TASK REQUIREMENTS: Keep only the lines from the top of the listing through the one with "return quads.reshape(-1, 4).tolist()", and reproduce them unaltered.

SOURCE EXCERPT:

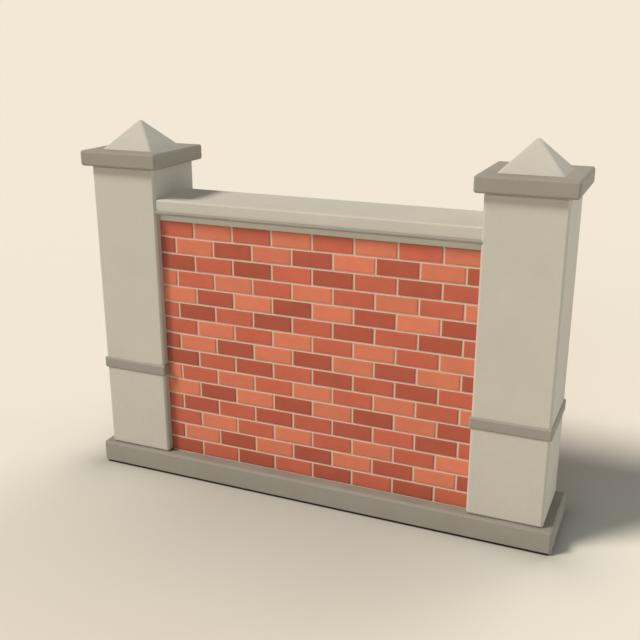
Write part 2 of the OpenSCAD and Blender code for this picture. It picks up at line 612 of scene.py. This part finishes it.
def belt_faces(rings: int, around: int) -> list[list[int]]:
    """Quads between stacked closed rings.

    Face (i, j) joins points j and j + 1 of ring i to the same points of ring i + 1, wrapping round.

    Args:
        rings: Number of rings.
        around: Points in a ring.

    Returns:
        Four point numbers a face.
    """
    numbers = np.arange(rings * around).reshape(rings, around)
    following = np.roll(numbers, -1, axis=1)
    quads = np.stack([numbers[:-1], following[:-1], following[1:], numbers[1:]], -1)
    return quads.reshape(-1, 4).tolist()


def worn_loft(name: str, rings: Array, normals: Array, arris: Array, seed: int,
              worn: slice = slice(None)) -> Object:
    """Wears rings of points down along their normals, and joins them into one surface.

    Args:
        name: Name of the piece.
        rings: Points by ring, place in the ring, and axis.
        normals: Way outwards at each point.
        arris: 1 for each point on a chamfer, 0 on a face.
        seed: Seed of the wear.
        worn: Rings that are worn. The others, which close the ends or seat the foot, keep their place.

    Returns:
        The piece, still without a finish.
    """
    arris = np.broadcast_to(arris, rings.shape[:2])
    depth = Wear(seed).depth(rings, arris)[..., None]
    points = rings.copy()
    points[worn] -= (normals * depth)[worn]
    return mesh_object(name, points, belt_faces(*arris.shape), {"arris": arris})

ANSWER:
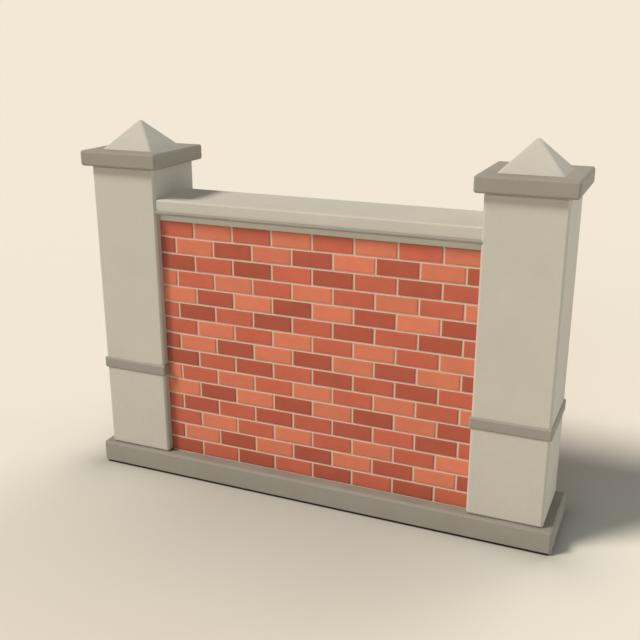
Write part 2 of the OpenSCAD and Blender code for this picture. It picks up at line 612 of scene.py. This part finishes it.
def belt_faces(rings: int, around: int) -> list[list[int]]:
    """Quads between stacked closed rings.

    Face (i, j) joins points j and j + 1 of ring i to the same points of ring i + 1, wrapping round.

    Args:
        rings: Number of rings.
        around: Points in a ring.

    Returns:
        Four point numbers a face.
    """
    numbers = np.arange(rings * around).reshape(rings, around)
    following = np.roll(numbers, -1, axis=1)
    quads = np.stack([numbers[:-1], following[:-1], following[1:], numbers[1:]], -1)
    return quads.reshape(-1, 4).tolist()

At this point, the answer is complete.